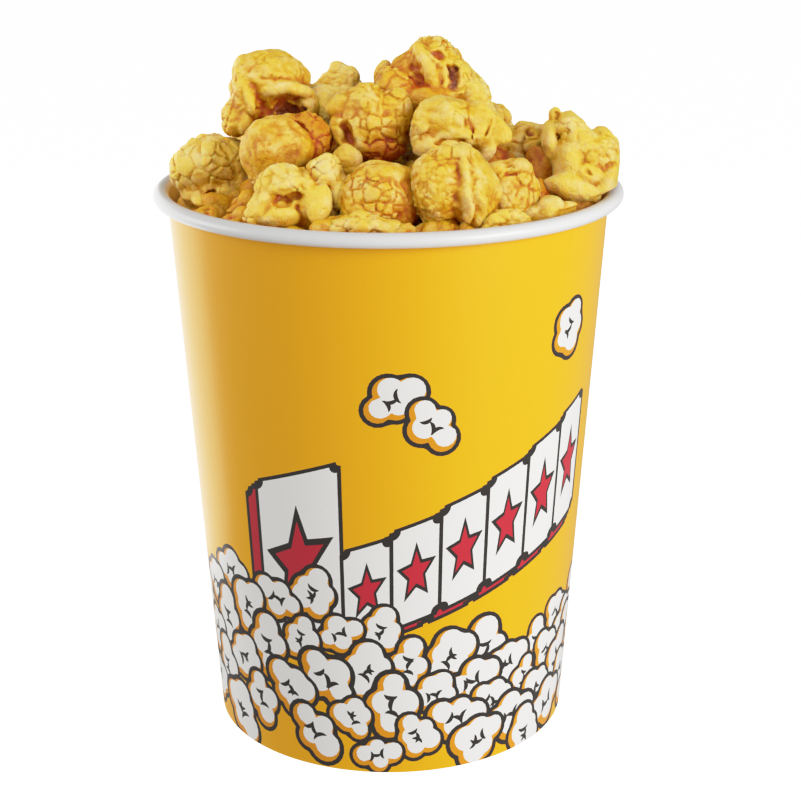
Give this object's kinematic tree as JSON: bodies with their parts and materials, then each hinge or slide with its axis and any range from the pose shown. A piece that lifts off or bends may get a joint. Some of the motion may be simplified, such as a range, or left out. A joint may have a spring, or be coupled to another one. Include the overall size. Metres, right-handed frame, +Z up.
{
  "type": "bucket of popcorn",
  "caption": "Round tapered paper tub with a rolled white rim and a yellow printed wall, filled with cheese-coated popcorn heaped above the rim.",
  "frame": {"origin": "on the table, under the middle of the tub", "axes": "+Z up along the tub's axis; -Y is the front of the tub, with the banner print, and its glued side seam is at the back, on +Y"},
  "size_m": [0.118, 0.118, 0.1782],
  "materials": {
    "printed_board": "satin",
    "white_board": "matte",
    "popcorn": "satin"
  },
  "bodies": {
    "root": {"sidewall": "printed_board", "base_disc": "white_board", "popcorn_heap": "popcorn"}
  },
  "joints": []
}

------------------------------------------------------------

State the number of lines in this listing that contain the string "axis", and add nothing else.

Solution to this problem:
2